3D code data
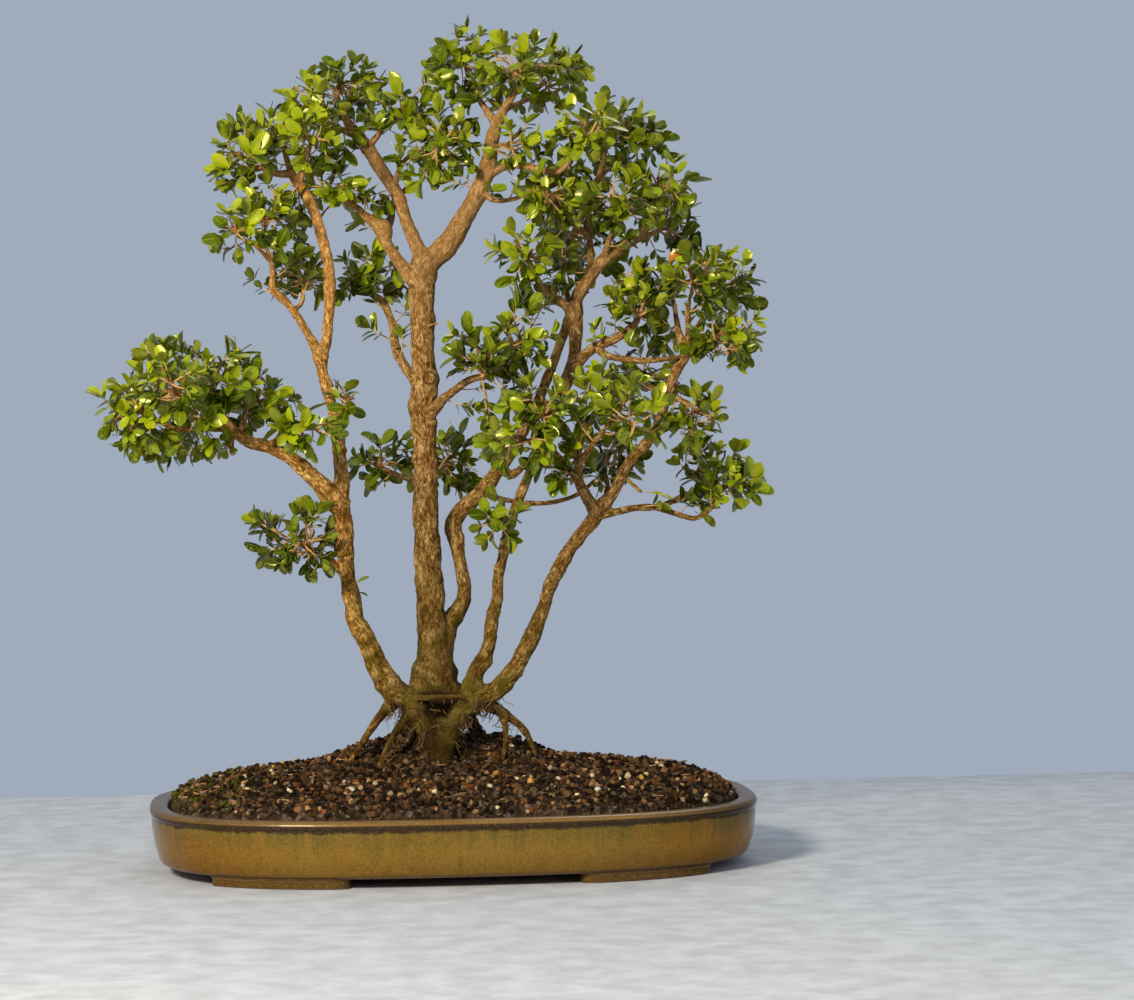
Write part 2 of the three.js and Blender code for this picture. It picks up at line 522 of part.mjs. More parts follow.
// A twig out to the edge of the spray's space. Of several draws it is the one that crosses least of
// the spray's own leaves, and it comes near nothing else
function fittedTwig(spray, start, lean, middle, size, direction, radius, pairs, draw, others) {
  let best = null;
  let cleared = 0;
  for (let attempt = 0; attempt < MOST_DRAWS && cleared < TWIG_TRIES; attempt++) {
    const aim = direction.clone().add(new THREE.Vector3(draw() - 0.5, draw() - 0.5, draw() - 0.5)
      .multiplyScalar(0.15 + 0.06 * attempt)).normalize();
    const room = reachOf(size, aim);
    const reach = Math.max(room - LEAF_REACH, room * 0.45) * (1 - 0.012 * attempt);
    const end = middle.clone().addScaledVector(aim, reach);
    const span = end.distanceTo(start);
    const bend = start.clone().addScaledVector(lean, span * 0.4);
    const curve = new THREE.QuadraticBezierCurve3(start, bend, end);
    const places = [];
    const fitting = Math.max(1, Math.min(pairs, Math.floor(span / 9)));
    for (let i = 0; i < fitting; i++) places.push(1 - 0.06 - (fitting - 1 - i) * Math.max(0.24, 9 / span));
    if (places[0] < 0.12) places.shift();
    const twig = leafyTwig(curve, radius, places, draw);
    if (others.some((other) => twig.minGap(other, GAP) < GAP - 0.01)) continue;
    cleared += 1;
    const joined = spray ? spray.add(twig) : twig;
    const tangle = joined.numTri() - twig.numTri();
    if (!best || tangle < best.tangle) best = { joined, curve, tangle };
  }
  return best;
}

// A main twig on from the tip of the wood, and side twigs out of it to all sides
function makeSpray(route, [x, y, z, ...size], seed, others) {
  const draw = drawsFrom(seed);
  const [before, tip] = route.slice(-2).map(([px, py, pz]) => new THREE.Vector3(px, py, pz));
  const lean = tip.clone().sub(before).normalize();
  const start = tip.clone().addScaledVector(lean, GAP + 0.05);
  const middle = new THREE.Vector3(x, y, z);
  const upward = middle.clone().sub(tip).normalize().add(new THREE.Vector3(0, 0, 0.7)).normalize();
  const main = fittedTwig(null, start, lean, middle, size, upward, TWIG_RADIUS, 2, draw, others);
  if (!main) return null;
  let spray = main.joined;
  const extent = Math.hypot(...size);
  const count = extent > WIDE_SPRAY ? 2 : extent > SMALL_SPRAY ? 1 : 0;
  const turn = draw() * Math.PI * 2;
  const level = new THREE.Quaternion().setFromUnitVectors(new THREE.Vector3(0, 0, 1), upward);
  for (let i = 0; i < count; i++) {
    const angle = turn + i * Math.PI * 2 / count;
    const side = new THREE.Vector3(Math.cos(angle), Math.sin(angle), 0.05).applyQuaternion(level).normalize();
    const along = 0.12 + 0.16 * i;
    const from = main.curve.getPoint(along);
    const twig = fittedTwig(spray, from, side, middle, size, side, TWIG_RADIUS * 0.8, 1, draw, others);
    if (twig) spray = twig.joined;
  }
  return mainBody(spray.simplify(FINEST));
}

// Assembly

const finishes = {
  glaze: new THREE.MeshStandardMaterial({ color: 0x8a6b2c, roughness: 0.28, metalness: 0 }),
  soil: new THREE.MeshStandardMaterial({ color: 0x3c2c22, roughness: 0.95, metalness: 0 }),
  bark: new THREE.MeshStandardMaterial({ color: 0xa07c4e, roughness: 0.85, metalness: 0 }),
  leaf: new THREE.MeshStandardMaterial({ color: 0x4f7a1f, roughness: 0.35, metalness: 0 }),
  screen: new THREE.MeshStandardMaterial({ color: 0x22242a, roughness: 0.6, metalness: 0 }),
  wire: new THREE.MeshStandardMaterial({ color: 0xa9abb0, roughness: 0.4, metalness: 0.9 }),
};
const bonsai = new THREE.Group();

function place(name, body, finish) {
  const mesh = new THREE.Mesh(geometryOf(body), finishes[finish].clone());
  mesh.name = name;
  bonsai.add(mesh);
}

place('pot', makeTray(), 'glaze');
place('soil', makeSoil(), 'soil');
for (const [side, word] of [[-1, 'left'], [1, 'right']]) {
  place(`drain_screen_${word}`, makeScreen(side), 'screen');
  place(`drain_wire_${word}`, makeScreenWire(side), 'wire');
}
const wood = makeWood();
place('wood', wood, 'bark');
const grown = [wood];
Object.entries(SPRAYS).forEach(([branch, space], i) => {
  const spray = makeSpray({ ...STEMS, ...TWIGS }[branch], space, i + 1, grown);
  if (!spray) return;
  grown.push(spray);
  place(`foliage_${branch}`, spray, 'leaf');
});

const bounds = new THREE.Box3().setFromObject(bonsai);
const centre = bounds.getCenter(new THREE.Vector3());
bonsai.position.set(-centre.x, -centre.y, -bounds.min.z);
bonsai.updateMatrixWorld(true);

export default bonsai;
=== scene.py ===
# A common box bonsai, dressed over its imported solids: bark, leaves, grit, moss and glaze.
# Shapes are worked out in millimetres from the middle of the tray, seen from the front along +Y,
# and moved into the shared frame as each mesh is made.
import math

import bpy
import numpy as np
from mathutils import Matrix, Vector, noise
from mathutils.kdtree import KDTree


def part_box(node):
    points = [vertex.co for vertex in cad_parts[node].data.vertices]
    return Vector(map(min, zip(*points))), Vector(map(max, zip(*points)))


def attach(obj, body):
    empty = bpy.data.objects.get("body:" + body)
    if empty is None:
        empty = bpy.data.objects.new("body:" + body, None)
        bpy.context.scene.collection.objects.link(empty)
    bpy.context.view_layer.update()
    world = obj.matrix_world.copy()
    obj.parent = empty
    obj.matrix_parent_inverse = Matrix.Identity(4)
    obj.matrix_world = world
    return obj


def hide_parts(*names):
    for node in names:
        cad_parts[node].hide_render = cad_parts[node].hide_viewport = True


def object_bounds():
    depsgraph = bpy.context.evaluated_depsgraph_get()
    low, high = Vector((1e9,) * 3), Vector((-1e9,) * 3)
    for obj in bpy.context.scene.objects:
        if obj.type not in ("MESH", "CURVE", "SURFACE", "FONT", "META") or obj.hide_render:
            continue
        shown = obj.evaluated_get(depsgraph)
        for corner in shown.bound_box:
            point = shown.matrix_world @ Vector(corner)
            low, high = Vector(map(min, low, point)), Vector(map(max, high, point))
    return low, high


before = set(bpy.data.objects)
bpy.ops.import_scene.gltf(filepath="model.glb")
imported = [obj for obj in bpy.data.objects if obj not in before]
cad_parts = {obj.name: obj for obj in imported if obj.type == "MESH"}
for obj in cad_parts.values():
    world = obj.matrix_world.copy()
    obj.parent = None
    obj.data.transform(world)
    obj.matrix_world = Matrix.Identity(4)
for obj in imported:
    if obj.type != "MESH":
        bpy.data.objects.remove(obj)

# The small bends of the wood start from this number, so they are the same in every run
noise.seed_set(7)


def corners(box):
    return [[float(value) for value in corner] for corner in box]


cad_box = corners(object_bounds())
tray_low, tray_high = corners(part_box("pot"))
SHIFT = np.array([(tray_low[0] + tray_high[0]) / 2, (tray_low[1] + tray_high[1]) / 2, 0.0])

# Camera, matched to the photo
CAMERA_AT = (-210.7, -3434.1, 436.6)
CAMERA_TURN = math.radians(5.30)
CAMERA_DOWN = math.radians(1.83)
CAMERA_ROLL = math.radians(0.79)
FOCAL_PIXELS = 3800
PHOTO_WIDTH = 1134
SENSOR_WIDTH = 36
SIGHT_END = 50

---

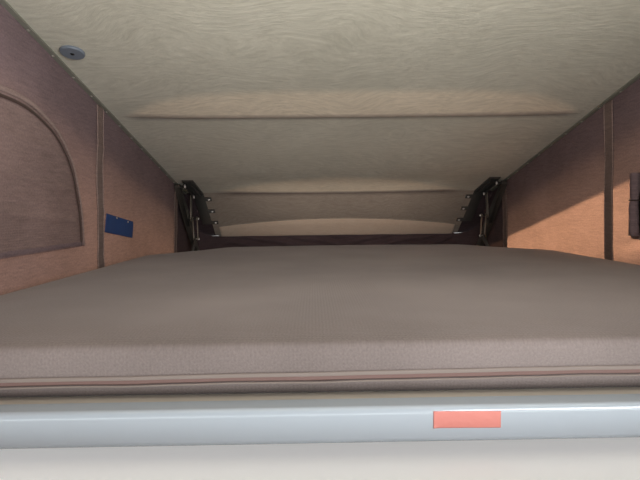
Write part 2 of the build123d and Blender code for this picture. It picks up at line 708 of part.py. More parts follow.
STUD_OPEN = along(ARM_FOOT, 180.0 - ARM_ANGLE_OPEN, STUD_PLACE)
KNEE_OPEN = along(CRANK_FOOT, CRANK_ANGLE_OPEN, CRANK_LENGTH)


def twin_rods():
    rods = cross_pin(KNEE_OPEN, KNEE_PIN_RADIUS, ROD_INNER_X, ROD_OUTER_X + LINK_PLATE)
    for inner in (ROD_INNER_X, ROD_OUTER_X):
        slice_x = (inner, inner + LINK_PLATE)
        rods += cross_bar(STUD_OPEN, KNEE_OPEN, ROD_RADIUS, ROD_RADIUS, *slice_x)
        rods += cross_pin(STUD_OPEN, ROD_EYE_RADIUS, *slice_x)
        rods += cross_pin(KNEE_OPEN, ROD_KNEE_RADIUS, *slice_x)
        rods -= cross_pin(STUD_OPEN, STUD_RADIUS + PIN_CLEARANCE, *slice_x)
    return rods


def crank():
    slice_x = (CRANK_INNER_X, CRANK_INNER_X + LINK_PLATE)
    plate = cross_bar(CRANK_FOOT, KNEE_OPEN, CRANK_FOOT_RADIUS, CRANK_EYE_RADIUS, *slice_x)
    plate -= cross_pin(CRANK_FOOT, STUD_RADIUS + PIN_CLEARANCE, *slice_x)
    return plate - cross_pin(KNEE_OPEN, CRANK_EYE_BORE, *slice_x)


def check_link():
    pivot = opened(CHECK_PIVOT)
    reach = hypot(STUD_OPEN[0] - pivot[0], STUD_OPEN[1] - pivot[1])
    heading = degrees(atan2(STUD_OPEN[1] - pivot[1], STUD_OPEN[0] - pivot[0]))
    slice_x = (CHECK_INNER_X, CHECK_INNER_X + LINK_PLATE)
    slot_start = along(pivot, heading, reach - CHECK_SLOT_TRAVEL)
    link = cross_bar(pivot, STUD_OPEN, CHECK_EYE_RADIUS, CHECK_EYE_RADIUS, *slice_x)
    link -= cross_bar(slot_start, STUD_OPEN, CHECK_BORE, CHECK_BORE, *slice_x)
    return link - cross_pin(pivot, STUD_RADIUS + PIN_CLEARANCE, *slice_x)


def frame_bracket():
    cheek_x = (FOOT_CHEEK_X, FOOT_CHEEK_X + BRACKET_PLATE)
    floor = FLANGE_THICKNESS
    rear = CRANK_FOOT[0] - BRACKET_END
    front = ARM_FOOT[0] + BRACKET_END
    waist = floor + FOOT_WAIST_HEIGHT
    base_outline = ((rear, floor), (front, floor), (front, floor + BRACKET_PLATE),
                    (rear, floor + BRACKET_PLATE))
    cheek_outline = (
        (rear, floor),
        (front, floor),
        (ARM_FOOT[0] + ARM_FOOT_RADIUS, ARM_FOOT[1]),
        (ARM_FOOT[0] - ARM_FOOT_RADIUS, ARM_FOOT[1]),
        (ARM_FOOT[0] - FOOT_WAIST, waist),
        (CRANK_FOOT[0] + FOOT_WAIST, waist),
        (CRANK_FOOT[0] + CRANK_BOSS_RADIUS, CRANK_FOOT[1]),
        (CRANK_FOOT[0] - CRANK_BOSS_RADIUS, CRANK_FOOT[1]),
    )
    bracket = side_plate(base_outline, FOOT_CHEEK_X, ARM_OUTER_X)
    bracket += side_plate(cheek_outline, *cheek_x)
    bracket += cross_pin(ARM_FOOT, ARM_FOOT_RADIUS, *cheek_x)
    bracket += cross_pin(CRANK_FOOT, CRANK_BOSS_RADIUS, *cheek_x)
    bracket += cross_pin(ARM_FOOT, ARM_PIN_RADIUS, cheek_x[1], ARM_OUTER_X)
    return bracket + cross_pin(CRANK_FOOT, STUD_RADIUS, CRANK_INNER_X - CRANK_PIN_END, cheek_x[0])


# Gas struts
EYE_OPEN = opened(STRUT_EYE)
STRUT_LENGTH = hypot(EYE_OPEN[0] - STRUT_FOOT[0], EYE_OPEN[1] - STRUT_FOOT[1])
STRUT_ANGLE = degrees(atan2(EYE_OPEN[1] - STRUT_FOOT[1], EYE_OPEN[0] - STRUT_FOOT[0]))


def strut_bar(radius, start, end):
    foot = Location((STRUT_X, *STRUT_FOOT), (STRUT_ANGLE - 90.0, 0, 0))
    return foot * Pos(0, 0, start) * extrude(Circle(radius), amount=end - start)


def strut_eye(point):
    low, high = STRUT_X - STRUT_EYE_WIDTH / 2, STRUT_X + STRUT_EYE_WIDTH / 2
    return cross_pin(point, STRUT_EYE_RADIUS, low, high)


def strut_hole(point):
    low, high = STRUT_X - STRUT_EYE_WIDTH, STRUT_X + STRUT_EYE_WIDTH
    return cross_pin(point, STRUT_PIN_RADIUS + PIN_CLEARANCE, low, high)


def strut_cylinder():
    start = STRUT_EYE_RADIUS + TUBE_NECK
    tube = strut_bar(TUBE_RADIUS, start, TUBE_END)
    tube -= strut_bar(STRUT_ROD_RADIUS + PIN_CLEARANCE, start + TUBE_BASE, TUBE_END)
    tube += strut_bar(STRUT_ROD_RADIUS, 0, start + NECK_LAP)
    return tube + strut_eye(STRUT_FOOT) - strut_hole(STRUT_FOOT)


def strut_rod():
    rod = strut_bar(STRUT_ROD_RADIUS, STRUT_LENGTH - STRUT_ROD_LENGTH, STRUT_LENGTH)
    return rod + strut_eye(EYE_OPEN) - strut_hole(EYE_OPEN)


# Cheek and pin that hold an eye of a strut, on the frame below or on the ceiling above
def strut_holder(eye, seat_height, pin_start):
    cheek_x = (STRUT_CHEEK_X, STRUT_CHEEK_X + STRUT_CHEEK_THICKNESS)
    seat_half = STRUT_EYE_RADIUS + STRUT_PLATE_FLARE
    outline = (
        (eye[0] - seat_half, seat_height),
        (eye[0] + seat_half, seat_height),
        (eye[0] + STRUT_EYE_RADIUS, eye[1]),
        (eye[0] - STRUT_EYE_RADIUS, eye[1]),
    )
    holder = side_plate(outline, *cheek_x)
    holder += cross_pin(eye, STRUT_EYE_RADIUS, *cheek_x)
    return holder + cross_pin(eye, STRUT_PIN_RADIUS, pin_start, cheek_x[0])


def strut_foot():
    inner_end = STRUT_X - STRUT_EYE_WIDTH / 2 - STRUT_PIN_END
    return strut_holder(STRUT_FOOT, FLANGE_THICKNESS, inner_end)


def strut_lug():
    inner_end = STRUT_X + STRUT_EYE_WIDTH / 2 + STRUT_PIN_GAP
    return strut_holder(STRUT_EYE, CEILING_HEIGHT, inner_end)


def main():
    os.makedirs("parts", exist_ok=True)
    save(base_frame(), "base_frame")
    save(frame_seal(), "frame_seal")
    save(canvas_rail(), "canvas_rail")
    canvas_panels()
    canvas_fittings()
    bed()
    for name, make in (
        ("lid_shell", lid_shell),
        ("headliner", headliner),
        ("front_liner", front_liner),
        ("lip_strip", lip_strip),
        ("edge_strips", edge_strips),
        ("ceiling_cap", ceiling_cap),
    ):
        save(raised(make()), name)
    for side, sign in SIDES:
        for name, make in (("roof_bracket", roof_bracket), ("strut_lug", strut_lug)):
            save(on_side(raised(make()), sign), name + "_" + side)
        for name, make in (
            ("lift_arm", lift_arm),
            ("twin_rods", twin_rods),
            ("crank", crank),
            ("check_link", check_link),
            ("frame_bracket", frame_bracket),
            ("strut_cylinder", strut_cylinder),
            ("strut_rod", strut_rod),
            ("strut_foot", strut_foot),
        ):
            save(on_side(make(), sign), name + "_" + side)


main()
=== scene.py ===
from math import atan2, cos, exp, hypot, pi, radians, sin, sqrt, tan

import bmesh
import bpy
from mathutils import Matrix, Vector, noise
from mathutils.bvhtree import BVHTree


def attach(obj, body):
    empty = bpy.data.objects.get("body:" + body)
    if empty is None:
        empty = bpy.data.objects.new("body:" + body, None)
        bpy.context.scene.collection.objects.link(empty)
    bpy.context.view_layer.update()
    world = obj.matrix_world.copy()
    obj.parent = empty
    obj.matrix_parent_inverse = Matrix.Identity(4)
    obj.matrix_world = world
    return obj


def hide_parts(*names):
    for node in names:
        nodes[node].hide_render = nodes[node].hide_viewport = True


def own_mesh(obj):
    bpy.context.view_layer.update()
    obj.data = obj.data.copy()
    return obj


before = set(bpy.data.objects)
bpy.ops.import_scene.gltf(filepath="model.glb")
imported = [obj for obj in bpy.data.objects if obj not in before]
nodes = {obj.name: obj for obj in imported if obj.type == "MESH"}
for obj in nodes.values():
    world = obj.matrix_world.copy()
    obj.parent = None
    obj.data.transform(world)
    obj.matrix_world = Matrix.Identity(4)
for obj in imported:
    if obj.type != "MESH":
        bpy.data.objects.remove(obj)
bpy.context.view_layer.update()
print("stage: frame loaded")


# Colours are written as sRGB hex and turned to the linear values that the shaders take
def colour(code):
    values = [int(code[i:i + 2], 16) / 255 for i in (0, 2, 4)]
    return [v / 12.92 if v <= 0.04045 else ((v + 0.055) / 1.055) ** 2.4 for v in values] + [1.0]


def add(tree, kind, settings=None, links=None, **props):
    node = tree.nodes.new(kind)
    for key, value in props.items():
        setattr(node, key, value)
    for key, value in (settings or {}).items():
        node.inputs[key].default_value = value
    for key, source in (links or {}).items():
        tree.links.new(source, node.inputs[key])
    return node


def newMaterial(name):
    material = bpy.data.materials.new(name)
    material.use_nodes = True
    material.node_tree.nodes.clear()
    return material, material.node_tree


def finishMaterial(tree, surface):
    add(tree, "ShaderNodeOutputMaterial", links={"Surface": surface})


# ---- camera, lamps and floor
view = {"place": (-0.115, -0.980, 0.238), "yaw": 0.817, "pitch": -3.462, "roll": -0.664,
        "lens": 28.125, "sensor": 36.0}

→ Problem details
Only the lines from the one containing "place('pot', makeTray(), 'glaze');" through the one containing "point = shown.matrix_world" are to be extracted, exactly as they appear, with both ends included.

→ Output of the exercise
place('pot', makeTray(), 'glaze');
place('soil', makeSoil(), 'soil');
for (const [side, word] of [[-1, 'left'], [1, 'right']]) {
  place(`drain_screen_${word}`, makeScreen(side), 'screen');
  place(`drain_wire_${word}`, makeScreenWire(side), 'wire');
}
const wood = makeWood();
place('wood', wood, 'bark');
const grown = [wood];
Object.entries(SPRAYS).forEach(([branch, space], i) => {
  const spray = makeSpray({ ...STEMS, ...TWIGS }[branch], space, i + 1, grown);
  if (!spray) return;
  grown.push(spray);
  place(`foliage_${branch}`, spray, 'leaf');
});

const bounds = new THREE.Box3().setFromObject(bonsai);
const centre = bounds.getCenter(new THREE.Vector3());
bonsai.position.set(-centre.x, -centre.y, -bounds.min.z);
bonsai.updateMatrixWorld(true);

export default bonsai;
=== scene.py ===
# A common box bonsai, dressed over its imported solids: bark, leaves, grit, moss and glaze.
# Shapes are worked out in millimetres from the middle of the tray, seen from the front along +Y,
# and moved into the shared frame as each mesh is made.
import math

import bpy
import numpy as np
from mathutils import Matrix, Vector, noise
from mathutils.kdtree import KDTree


def part_box(node):
    points = [vertex.co for vertex in cad_parts[node].data.vertices]
    return Vector(map(min, zip(*points))), Vector(map(max, zip(*points)))


def attach(obj, body):
    empty = bpy.data.objects.get("body:" + body)
    if empty is None:
        empty = bpy.data.objects.new("body:" + body, None)
        bpy.context.scene.collection.objects.link(empty)
    bpy.context.view_layer.update()
    world = obj.matrix_world.copy()
    obj.parent = empty
    obj.matrix_parent_inverse = Matrix.Identity(4)
    obj.matrix_world = world
    return obj


def hide_parts(*names):
    for node in names:
        cad_parts[node].hide_render = cad_parts[node].hide_viewport = True


def object_bounds():
    depsgraph = bpy.context.evaluated_depsgraph_get()
    low, high = Vector((1e9,) * 3), Vector((-1e9,) * 3)
    for obj in bpy.context.scene.objects:
        if obj.type not in ("MESH", "CURVE", "SURFACE", "FONT", "META") or obj.hide_render:
            continue
        shown = obj.evaluated_get(depsgraph)
        for corner in shown.bound_box:
            point = shown.matrix_world @ Vector(corner)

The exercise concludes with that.